Ballots continue to trickle into Kodiak’s rural villages, but only time will tell whether they trickle in fast enough.
As of Monday afternoon, a number of residents of Kodiak’s rural villages still had not received their absentee ballots to vote in today’s election.
Ouzinkie Mayor Elijah Jackson said he’d fielded at least 10 complaints Monday morning from residents who had not received their ballots. More ballots had arrived on the mail plane, Jackson said, but not everyone’s ballot. Another mail plane was scheduled to arrive this morning in Ouzinkie.
“I just don’t know what we’re supposed to do if people don’t have their ballots on election day,” Jackson said.
Borough code states that citizens who vote by mail must do so by midnight of election day. Then, it must reach the borough by the following Tuesday.
“It must be postmarked on or before midnight of election day and received by the clerk no later than the Tuesday following the election by 5 p.m.,” reads section 7.50.050 D of the borough’s code about absentee voting by mail.
Due to the COVID-19 pandemic, the borough assembly designated all of the rural precincts as ballot by mail only in an ordinance passed in July. The borough is mailing ballots to everyone in those precincts. Voters will fill them out and then mail them back.
But several issues have slowed the process down. An Anchorage-based printer misprinted part of the election pamphlet and it had to be reprinted. Since the pamphlet is shipped with the ballot to the villages, this slowed down the ballots too.

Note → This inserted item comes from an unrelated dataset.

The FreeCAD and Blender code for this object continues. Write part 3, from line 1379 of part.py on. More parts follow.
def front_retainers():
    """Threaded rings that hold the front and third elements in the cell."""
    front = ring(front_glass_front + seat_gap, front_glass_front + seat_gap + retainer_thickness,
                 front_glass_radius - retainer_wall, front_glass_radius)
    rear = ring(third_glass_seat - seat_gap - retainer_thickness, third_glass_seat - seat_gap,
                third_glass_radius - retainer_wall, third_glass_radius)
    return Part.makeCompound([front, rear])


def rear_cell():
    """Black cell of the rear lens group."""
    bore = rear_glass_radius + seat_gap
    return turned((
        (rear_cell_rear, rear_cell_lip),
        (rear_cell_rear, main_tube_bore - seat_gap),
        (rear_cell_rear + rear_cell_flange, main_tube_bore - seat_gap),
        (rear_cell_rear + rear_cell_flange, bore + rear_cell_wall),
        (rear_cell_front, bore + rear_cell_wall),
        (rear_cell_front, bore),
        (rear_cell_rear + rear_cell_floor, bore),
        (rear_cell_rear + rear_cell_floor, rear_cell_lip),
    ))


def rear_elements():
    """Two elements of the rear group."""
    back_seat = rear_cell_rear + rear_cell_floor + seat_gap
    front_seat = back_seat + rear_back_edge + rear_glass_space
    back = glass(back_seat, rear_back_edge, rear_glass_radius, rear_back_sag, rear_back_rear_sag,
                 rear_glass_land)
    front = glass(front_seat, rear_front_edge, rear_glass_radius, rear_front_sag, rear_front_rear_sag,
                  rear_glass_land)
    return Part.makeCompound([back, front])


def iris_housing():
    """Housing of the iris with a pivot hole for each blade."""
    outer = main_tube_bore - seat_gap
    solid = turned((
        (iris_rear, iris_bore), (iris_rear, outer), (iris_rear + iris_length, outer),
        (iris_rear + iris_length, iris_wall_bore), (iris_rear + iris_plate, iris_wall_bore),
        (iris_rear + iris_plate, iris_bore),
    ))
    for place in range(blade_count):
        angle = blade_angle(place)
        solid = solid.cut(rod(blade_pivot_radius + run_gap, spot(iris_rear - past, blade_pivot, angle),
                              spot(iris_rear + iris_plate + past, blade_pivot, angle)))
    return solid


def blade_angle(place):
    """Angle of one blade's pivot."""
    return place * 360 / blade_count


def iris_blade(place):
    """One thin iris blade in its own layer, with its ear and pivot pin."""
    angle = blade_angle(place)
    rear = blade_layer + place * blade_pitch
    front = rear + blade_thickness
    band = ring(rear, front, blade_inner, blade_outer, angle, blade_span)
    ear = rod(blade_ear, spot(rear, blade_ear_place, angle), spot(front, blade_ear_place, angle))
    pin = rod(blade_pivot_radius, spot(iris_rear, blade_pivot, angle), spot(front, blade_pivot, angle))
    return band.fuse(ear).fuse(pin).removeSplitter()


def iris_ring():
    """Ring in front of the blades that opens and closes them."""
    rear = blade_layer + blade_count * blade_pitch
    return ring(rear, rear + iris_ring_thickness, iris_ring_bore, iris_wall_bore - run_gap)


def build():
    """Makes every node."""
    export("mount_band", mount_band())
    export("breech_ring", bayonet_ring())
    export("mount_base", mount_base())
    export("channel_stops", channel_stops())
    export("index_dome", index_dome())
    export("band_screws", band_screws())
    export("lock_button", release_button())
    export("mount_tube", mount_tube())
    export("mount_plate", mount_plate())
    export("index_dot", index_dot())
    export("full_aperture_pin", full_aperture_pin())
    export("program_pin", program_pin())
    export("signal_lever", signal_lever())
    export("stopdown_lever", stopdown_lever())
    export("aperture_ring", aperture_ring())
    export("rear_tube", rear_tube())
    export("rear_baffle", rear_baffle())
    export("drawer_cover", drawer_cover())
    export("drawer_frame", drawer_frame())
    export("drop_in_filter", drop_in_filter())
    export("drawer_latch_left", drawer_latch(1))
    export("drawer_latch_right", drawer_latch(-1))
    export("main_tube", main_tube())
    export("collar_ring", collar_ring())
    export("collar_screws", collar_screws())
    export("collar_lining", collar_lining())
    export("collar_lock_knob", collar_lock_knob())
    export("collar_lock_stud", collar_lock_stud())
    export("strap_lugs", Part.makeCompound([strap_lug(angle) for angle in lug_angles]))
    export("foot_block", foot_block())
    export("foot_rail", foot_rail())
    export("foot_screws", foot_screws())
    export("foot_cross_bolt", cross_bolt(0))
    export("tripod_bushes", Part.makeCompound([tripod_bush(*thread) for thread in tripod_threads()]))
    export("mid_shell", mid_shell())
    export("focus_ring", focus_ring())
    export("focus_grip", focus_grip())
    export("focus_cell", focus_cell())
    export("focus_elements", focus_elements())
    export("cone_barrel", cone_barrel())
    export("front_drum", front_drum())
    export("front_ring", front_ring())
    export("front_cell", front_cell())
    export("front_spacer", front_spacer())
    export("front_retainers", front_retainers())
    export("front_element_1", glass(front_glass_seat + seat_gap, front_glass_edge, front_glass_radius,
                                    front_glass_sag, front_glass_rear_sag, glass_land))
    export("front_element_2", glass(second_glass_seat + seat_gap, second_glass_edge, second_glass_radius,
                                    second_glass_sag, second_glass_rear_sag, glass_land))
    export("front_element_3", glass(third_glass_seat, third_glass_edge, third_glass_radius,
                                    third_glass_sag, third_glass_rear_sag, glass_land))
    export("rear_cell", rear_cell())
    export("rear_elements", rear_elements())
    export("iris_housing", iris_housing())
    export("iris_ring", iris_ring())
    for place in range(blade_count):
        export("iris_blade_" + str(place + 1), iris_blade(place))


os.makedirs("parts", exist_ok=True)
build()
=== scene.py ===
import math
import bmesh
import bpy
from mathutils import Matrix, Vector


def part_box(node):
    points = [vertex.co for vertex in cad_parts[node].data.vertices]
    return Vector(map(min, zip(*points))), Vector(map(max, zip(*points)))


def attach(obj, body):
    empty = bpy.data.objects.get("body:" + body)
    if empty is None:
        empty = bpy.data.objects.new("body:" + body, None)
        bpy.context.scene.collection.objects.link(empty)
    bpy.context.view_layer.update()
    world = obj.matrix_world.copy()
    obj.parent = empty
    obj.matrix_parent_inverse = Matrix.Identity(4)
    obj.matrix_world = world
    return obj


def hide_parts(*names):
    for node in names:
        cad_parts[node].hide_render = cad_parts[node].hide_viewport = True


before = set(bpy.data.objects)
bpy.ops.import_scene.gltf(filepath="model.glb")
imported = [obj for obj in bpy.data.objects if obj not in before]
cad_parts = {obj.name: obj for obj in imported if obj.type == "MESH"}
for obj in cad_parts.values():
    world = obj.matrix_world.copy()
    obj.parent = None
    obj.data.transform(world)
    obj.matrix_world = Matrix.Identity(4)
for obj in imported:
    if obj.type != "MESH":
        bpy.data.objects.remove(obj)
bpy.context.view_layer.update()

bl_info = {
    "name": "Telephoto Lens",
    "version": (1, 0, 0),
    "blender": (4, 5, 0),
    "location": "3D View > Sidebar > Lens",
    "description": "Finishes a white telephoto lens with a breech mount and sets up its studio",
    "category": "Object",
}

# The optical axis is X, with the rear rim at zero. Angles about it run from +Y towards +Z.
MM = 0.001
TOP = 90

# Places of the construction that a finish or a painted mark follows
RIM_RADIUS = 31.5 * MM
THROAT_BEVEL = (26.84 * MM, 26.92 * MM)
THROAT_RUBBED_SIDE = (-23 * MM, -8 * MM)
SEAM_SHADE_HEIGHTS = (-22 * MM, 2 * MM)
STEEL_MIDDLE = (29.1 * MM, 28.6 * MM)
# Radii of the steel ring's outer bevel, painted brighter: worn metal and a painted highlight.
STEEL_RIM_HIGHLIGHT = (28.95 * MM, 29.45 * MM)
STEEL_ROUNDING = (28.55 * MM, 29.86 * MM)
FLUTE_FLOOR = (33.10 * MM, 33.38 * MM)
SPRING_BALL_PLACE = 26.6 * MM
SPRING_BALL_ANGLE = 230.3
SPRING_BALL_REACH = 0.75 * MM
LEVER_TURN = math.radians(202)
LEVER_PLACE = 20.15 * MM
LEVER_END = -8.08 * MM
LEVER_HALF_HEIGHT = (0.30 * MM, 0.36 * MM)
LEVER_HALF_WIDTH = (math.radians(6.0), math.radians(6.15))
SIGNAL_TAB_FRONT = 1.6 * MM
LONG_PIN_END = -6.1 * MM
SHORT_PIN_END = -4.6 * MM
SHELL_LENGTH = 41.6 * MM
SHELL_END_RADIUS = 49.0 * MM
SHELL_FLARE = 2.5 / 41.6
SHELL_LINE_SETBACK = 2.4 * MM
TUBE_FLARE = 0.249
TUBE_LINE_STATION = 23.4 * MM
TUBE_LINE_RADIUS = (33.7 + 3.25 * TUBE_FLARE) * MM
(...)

The ballot and pamphlet package was shipped out of another printer in Homer, which had printed the ballots, on Sept. 23 and 24.
Port Lions Mayor Dorinda Kewan said most of her village had ballots on Monday morning. Shipments of mail arrived Saturday morning and Monday morning, carrying many people’s ballots.

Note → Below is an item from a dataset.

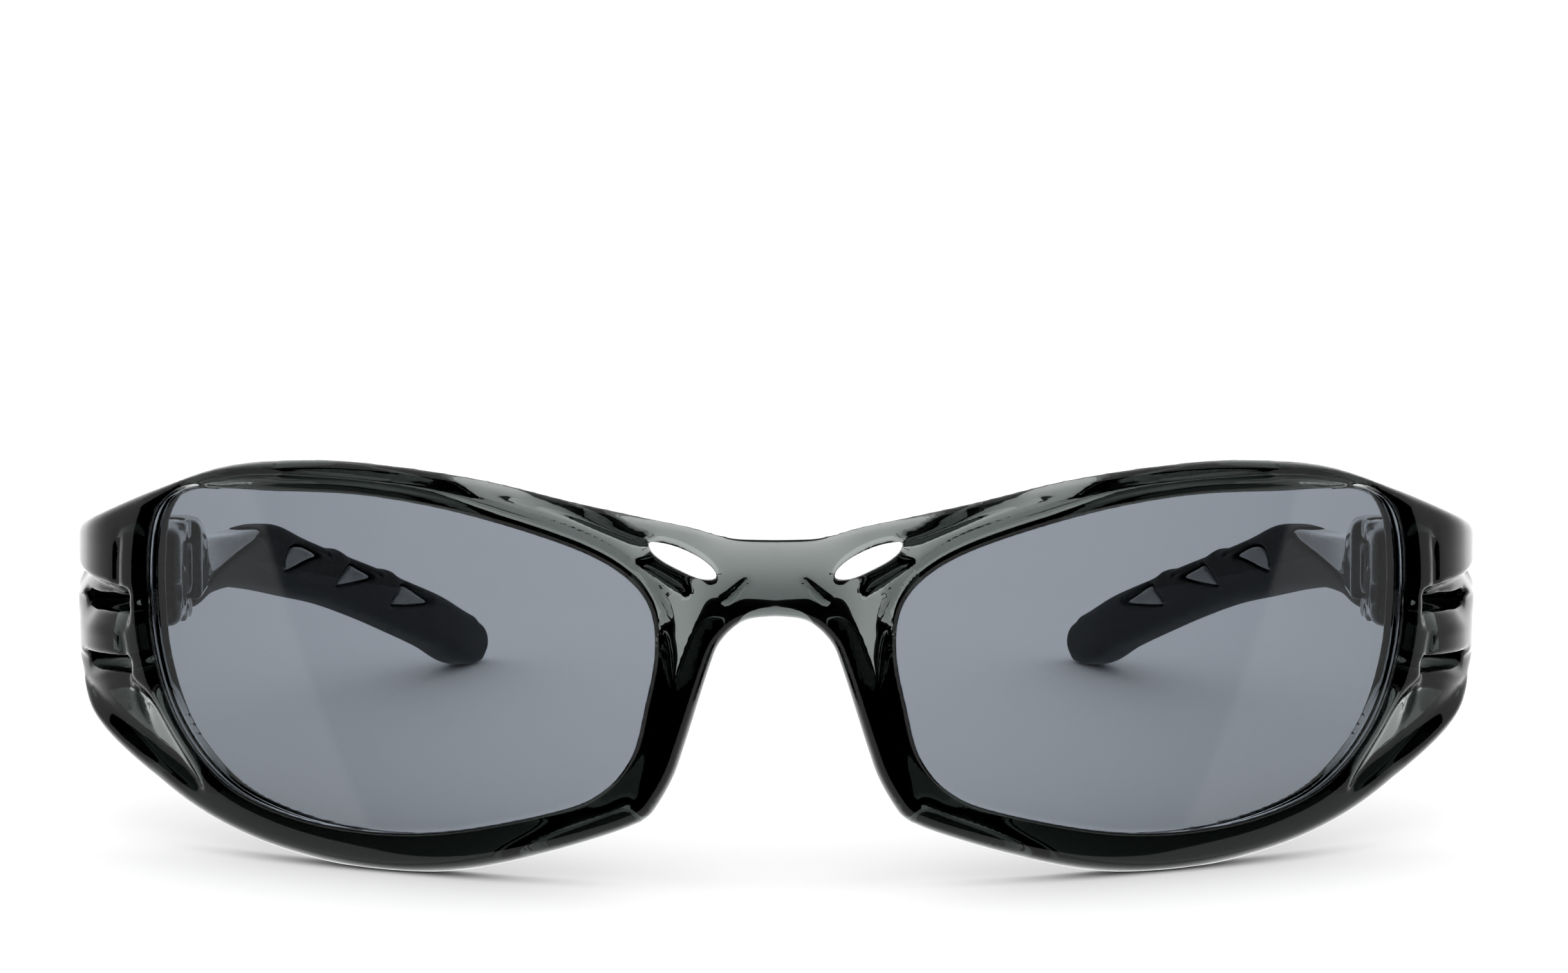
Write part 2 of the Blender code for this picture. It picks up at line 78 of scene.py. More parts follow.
# Flat drawing (s, z) of the left half of the front.
BROW = [(0, 33.7), (4, 33.85), (8.7, 34.6), (18.4, 36.4), (29.7, 38.5), (43.3, 39.3), (57.1, 37.9),
        (67.7, 34.8), (76.5, 31.8), (84, 30.4), (94, 29.7)]
UNDERSIDE = [(94, 19.8), (88, 19.2), (81.2, 15.1), (76.4, 11.6), (68.6, 7.2), (61.4, 3.9), (54.6, 1.8),
             (48.2, 0.6), (42, -0.05), (36, -0.05), (29.5, 0.8), (22.3, 2.7), (16, 4.8), (12.9, 6.1)]
NOSE_EDGE = [(11.7, 7.2), (9.9, 10.3), (8.7, 13.6), (6.3, 21), (5.1, 23.6), (2.9, 25.4), (0, 25.8)]
LENS_OPENING = [(50.7, 35.8), (42, 36.0), (33.7, 35.3), (25.9, 33.8), (18.4, 31.6), (14, 29.2),
                (11.8, 26.2), (11.5, 22), (12.4, 17.4), (13.7, 12.6), (16.5, 9.2), (21.1, 7.1),
                (31.9, 4.6), (41, 4.0), (50, 4.9), (57.8, 7.4), (63.7, 12.3), (66.9, 18.5), (68.0, 26),
                (67.1, 32.0), (63.7, 34.7), (57, 35.6)]
BROW_SLOT = [(12.1, 32.6), (9.9, 32.4), (7.8, 31.6), (6.3, 30.6), (5.6, 29.6), (6.9, 29.5), (8.7, 30.2),
             (10.8, 31.3)]
BROW_POCKET = [(12.9, 30.5), (12.0, 30.6), (10.5, 29.9), (8.9, 28.9), (8.4, 28.0), (9.7, 28.1),
               (11.5, 29.2)]
# Grooves in the brow's outer skin, as (s, z, depth), and ribs on its inner skin, each with its width.
GROOVE_WIDTH = 0.62
BROW_GROOVES = [
    [(64, 35.5, 0), (54.5, 37.0, 0.4), (46, 37.4, 0.6), (38, 37.2, 0.6), (32, 36.6, 0.4), (26, 35.5, 0)],
    [(68, 33.6, 0), (62.2, 35.7, 0.5), (56, 36.8, 0.5), (50, 37.3, 0)],
    [(28, 36.4, 0), (21.7, 35.5, 0.3), (16.5, 33.9, 0.5), (12.6, 32.7, 0.5), (11.0, 32.4, 0)],
]
BROW_RIBS = [
    ([(60, 36.3, 0), (54.5, 37.1, 0.4), (46, 37.4, 0.7), (40, 37.3, 0.8), (34, 36.8, 0.6),
      (28.8, 36.0, 0)], 0.6),
    ([(25, 36.1, 0), (19.6, 34.9, 0.7), (16.5, 33.8, 1.3), (13.8, 32.8, 1.5), (12.0, 32.6, 1.2)], 0.5),
    ([(4.8, 27.2, 0.7), (3.9, 28.0, 0.7), (2.8, 29.0, 0.4)], 0.35),
]
# Wall thickness of the brow along s and of the bridge up z, as (place, thickness).
BROW_WALL = [(0, 1.5), (30, 1.5), (40, 1.6), (52, 2.2), (62, 4.2)]
BRIDGE_WALL = [(25, 2.5), (28, 2.1), (30, 1.6), (33, 1.1)]
RIM_LIP, RECESS_DEPTH, RECESS_BOSS = 0.5, 0.9, 3.0
# How much thinner the front is, from its back, at the strut, the toe, the side web and the side panel.
STRUT_HOLLOW, TOE_HOLLOW, WEB_HOLLOW, PANEL_HOLLOW = 2.9, 1.5, 2.3, 3.1
SADDLE_TOE = [(12.4, 6.7), (14.5, 7.4), (14.1, 9.8), (13.2, 13), (12.6, 17.8), (12.2, 21), (11.5, 24.9)]
SADDLE_TOP = [(9.4, 26.9), (6.4, 27.0), (4, 26.9), (0, 26.8)]
PAD_TRIANGLE = [(6.0, 28.6), (11.4, 28.6), (10.9, 25.6), (10.2, 23.4), (9.7, 19.0), (7.6, 24.0)]
TOE_WEDGE = [(28, 2.3), (21, 4.6), (16, 6.5), (13.2, 7.0), (14.3, 8.4), (17, 7.1), (22, 5.3)]
# The side panel's three slots run along these lines; the first is open only at its outer end.
SLATS = [((75.5, 25.3), (86.0, 26.3)), ((71.0, 23.5), (79.5, 23.2)), ((70.3, 17.7), (78.0, 17.4))]
SLOT_WIDTH = 1.5
SLOTS_CUT = [((83.8, 26.3), (86.0, 26.4)), SLATS[1], SLATS[2]]
SIDE_WEB = [(69.0, 16.0), (77.2, 15.2), (78.4, 14.6), (71.8, 11.2), (66.0, 8.6), (60.0, 6.3), (64.0, 11.5)]

# Temple: y, inner face, thickness, bottom and top at stations from hinge to tip.
TEMPLE = [
    (41.9, 58.3, 10.5, 20.1, 29.4),
    (47.0, 58.2, 10.1, 20.0, 28.4),
    (52.0, 58.0, 8.9, 19.7, 27.0),
    (60.0, 57.5, 6.8, 19.8, 25.8),
    (70.0, 56.0, 5.4, 19.2, 24.8),
    (80.0, 54.0, 4.9, 17.6, 24.1),
    (90.0, 51.4, 4.6, 15.4, 22.0),
    (100.0, 48.5, 4.4, 13.1, 19.2),
    (110.0, 45.3, 4.4, 10.2, 16.3),
    (120.0, 42.0, 4.5, 7.0, 13.2),
    (130.0, 38.6, 4.8, 3.7, 10.0),
    (138.0, 36.3, 4.9, 0.8, 7.1),
    (146.0, 34.4, 4.4, -0.9, 4.6),
]
TEMPLE_TIP = [(142.4, 5.4), (144.9, 4.3), (146.0, 2.6), (145.4, 0.9), (143.4, -0.2)]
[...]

“I haven’t had a chance to talk to many people today, but it looks like a majority of the ballots have arrived,” she said on Monday morning.
Still, she expressed concern that people might not have the time to get their ballots in the mail in time or might be confused about the process. Most years, people in Port Lions vote in person at the community center.
“I’m curious to see what our percentage of registered voter turnout will be. Unfortunately, it will probably be a little lower than we would like,” Kewan said.
Borough clerk Alise Rice said she had already received some absentee ballots from Larsen Bay and Port Lions postmarked Oct. 1. She said she had spoken with the borough’s attorney, Scott Brandt-Erichsen, who advised against extending any of the deadlines around voting by mail.